Records that describe objects:
****************************************
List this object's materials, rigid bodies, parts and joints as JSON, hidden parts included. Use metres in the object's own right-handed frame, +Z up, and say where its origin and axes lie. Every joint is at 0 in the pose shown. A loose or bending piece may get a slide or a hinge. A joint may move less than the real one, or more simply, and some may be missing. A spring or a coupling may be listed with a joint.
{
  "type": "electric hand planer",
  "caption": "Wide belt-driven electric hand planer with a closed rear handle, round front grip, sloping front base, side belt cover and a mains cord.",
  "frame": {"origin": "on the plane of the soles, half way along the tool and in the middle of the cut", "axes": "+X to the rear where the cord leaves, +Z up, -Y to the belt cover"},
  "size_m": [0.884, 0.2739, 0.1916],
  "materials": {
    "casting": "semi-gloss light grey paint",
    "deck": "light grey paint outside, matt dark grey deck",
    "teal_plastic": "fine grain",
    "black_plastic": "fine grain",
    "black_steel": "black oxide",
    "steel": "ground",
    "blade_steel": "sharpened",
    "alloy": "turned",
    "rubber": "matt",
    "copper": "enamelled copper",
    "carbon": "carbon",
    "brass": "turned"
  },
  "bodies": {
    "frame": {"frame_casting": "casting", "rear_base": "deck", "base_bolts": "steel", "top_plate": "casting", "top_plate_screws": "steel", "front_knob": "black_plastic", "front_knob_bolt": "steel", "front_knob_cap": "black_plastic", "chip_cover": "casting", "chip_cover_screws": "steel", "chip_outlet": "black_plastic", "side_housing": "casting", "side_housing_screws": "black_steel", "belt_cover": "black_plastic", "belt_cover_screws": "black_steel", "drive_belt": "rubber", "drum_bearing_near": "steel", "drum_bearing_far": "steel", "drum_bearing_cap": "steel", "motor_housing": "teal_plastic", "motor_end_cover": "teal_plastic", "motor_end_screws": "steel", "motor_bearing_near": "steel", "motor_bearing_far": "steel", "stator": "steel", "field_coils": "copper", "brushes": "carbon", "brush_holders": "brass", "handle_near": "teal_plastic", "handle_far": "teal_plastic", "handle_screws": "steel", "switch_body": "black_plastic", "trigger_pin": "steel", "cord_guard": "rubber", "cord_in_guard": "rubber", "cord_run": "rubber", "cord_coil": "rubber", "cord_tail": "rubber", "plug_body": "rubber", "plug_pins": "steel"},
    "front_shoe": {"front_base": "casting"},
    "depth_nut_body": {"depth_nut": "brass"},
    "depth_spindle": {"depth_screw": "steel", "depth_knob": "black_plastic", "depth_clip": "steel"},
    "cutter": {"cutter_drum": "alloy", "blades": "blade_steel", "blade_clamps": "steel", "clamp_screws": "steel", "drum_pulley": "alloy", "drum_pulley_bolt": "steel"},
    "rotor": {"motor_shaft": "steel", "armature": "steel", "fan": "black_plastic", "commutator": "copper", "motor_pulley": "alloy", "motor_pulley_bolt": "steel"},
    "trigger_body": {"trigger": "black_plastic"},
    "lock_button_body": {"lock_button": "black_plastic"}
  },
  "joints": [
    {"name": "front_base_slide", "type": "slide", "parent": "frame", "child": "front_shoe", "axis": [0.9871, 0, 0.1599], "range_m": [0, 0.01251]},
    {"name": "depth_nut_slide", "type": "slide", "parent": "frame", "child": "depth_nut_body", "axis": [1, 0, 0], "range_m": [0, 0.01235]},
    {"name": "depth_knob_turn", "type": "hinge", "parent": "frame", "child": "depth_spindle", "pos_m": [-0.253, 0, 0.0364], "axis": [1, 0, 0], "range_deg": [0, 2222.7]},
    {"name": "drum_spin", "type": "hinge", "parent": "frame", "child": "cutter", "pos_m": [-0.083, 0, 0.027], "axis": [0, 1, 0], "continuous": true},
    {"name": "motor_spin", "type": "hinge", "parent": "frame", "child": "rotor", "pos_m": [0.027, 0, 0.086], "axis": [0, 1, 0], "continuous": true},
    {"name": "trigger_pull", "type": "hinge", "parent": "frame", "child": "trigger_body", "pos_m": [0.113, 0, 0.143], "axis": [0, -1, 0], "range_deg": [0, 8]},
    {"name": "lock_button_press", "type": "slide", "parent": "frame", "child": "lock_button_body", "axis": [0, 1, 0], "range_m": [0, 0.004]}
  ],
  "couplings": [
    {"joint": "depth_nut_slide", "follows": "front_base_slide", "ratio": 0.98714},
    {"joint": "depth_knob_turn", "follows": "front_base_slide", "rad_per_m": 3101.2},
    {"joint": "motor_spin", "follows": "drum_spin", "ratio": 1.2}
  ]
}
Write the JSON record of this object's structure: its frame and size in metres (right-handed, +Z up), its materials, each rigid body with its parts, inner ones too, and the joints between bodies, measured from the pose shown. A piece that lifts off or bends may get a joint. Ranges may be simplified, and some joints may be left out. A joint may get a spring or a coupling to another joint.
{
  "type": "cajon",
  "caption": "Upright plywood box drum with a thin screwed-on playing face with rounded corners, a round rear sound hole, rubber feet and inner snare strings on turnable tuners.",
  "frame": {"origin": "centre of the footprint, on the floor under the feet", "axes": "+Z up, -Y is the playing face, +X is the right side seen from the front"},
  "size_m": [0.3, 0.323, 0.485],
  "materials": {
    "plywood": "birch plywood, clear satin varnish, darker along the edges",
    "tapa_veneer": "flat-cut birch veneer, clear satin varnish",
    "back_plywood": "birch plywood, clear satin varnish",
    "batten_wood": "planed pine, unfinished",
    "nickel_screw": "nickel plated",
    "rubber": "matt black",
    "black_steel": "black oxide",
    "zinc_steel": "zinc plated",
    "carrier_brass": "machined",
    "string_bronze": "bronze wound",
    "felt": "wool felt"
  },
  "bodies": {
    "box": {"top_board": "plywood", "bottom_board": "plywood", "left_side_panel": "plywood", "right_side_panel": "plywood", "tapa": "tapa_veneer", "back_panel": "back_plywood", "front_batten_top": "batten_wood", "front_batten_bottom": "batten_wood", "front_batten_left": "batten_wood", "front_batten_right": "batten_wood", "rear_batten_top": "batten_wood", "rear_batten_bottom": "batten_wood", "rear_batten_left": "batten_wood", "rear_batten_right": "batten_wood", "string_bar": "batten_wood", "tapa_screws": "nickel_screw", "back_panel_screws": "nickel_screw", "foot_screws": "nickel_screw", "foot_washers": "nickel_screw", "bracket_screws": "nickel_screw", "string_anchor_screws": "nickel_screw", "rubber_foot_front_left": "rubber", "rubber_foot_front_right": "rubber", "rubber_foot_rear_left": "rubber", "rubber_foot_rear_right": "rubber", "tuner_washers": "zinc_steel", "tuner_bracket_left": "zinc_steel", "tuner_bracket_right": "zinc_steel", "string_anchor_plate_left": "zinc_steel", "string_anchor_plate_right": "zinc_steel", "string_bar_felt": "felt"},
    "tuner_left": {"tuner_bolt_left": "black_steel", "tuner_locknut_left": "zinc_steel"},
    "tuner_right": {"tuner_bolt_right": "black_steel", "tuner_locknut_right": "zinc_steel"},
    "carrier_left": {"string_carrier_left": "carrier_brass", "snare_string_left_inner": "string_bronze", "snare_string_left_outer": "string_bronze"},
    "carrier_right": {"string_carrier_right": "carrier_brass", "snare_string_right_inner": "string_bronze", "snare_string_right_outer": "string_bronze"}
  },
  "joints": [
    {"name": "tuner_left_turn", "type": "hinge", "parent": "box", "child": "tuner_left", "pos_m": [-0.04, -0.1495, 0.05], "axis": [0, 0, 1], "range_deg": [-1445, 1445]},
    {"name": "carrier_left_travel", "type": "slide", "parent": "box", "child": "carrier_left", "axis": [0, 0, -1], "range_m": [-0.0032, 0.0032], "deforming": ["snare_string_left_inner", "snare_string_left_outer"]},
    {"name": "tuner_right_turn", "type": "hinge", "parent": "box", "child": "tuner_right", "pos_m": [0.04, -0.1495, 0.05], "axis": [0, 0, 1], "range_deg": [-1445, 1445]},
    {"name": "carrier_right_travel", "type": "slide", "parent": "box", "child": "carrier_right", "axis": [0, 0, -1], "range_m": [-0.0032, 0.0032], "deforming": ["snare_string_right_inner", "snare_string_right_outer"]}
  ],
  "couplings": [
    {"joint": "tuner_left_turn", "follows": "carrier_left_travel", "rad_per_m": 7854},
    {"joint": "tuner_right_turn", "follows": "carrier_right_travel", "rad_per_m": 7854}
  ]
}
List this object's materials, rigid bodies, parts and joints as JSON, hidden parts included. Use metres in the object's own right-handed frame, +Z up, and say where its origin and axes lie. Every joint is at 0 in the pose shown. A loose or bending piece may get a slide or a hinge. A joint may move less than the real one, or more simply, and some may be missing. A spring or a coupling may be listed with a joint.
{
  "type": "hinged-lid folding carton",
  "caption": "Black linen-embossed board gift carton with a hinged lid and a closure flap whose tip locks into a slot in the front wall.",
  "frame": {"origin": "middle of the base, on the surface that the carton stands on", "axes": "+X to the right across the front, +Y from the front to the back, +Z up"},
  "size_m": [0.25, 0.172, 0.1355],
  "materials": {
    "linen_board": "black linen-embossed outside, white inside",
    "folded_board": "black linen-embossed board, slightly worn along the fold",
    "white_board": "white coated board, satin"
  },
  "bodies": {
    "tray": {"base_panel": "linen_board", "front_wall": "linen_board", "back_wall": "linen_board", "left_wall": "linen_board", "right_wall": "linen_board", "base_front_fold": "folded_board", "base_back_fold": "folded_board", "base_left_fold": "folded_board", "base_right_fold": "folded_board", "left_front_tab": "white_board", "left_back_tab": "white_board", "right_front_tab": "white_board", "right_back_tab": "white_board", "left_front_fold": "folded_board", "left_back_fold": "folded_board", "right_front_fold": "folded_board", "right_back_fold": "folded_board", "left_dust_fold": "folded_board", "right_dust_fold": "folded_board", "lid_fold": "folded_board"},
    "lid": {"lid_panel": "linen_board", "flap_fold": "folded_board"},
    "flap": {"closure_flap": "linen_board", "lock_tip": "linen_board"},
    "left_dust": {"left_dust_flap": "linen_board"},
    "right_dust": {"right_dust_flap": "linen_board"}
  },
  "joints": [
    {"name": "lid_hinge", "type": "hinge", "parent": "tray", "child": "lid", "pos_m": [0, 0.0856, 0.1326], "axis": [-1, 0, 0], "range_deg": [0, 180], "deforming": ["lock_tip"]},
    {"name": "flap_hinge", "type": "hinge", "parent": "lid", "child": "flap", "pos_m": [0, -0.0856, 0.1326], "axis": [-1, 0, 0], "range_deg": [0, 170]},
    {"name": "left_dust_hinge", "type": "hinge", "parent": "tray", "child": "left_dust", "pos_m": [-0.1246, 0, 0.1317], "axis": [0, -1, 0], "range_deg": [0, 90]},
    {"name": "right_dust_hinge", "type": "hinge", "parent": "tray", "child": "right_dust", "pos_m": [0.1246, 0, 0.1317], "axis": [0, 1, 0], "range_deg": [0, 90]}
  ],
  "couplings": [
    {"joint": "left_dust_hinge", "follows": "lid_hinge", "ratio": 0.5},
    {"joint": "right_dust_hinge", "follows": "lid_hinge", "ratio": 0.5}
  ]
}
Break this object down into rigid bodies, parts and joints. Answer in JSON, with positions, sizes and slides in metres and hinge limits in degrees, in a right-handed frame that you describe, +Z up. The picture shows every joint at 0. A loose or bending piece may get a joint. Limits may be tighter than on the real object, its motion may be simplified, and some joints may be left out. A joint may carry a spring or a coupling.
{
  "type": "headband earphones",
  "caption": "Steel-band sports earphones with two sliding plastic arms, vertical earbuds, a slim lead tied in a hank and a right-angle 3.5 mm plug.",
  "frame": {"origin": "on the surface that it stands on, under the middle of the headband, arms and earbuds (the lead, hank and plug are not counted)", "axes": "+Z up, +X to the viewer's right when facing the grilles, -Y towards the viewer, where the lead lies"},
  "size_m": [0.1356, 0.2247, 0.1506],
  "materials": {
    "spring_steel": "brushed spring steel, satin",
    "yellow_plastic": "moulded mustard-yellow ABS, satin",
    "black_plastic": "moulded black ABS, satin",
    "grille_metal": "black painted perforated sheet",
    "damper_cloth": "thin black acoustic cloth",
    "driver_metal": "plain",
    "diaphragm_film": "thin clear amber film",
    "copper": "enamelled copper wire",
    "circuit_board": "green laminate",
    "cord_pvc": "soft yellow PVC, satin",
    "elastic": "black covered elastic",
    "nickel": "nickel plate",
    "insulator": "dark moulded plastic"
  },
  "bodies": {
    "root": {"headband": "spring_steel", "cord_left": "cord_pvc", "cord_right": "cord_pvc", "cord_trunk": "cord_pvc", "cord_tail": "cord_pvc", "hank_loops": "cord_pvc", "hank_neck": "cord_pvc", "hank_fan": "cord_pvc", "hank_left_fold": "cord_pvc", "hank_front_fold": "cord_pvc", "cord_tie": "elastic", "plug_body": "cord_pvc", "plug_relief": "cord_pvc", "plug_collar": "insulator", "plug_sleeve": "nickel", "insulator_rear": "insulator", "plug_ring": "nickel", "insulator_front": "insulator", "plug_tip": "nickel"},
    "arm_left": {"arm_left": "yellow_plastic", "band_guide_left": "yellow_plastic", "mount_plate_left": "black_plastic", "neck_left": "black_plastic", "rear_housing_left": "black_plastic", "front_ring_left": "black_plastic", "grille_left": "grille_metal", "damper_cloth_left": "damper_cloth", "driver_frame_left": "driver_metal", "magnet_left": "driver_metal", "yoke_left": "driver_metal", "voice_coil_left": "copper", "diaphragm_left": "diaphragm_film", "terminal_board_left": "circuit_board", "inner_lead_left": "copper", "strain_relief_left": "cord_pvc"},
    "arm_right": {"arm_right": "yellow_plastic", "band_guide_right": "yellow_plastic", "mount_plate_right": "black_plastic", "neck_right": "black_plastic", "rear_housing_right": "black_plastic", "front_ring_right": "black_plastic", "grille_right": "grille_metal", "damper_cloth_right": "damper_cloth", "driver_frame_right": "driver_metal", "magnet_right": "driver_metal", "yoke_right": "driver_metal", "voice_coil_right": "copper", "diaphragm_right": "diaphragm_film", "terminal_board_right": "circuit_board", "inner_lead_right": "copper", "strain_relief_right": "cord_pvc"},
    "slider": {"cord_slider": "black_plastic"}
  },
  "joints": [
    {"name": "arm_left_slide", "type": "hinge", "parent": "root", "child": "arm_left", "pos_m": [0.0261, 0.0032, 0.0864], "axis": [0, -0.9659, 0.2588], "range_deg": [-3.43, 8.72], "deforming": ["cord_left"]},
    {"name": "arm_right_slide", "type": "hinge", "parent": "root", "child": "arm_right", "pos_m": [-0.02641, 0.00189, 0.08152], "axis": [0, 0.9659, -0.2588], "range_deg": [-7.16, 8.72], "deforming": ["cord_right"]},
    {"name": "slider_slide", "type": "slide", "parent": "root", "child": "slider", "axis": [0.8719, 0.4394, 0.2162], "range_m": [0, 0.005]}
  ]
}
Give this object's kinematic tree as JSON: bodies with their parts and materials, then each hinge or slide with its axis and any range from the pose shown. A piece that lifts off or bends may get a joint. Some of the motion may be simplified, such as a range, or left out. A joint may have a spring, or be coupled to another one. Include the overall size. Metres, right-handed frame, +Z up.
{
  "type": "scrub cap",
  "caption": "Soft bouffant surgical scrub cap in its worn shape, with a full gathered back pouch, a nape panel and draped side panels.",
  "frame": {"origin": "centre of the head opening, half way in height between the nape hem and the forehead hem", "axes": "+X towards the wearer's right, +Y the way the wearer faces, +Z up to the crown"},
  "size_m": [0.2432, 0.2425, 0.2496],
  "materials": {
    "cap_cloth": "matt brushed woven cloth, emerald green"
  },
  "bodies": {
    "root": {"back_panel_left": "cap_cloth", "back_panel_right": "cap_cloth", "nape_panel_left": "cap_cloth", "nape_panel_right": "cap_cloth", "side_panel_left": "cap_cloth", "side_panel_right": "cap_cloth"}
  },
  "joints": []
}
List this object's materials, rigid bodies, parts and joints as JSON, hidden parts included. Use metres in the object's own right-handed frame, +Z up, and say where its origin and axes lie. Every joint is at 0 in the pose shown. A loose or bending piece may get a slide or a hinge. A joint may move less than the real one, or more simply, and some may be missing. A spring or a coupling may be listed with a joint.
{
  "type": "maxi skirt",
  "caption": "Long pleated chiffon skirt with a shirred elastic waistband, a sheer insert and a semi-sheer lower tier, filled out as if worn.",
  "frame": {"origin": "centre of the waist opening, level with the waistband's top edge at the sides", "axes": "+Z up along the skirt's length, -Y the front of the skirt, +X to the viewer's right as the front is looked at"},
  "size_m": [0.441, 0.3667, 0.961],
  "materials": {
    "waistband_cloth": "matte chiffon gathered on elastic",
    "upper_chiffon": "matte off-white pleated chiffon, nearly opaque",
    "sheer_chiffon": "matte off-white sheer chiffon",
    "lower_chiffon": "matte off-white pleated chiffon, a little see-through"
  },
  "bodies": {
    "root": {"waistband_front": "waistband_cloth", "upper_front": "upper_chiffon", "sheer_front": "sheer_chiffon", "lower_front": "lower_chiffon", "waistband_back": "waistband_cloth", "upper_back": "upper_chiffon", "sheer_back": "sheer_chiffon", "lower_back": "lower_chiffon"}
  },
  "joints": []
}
****************************************
- Required work: Pick out all lines containing the string "from".

- Output below:
Write the JSON record of this object's structure: its frame and size in metres (right-handed, +Z up), its materials, each rigid body with its parts, inner ones too, and the joints between bodies, measured from the pose shown. A piece that lifts off or bends may get a joint. Ranges may be simplified, and some joints may be left out. A joint may get a spring or a coupling to another joint.
  "frame": {"origin": "centre of the footprint, on the floor under the feet", "axes": "+Z up, -Y is the playing face, +X is the right side seen from the front"},
  "frame": {"origin": "middle of the base, on the surface that the carton stands on", "axes": "+X to the right across the front, +Y from the front to the back, +Z up"},
Give this object's kinematic tree as JSON: bodies with their parts and materials, then each hinge or slide with its axis and any range from the pose shown. A piece that lifts off or bends may get a joint. Some of the motion may be simplified, such as a range, or left out. A joint may have a spring, or be coupled to another one. Include the overall size. Metres, right-handed frame, +Z up.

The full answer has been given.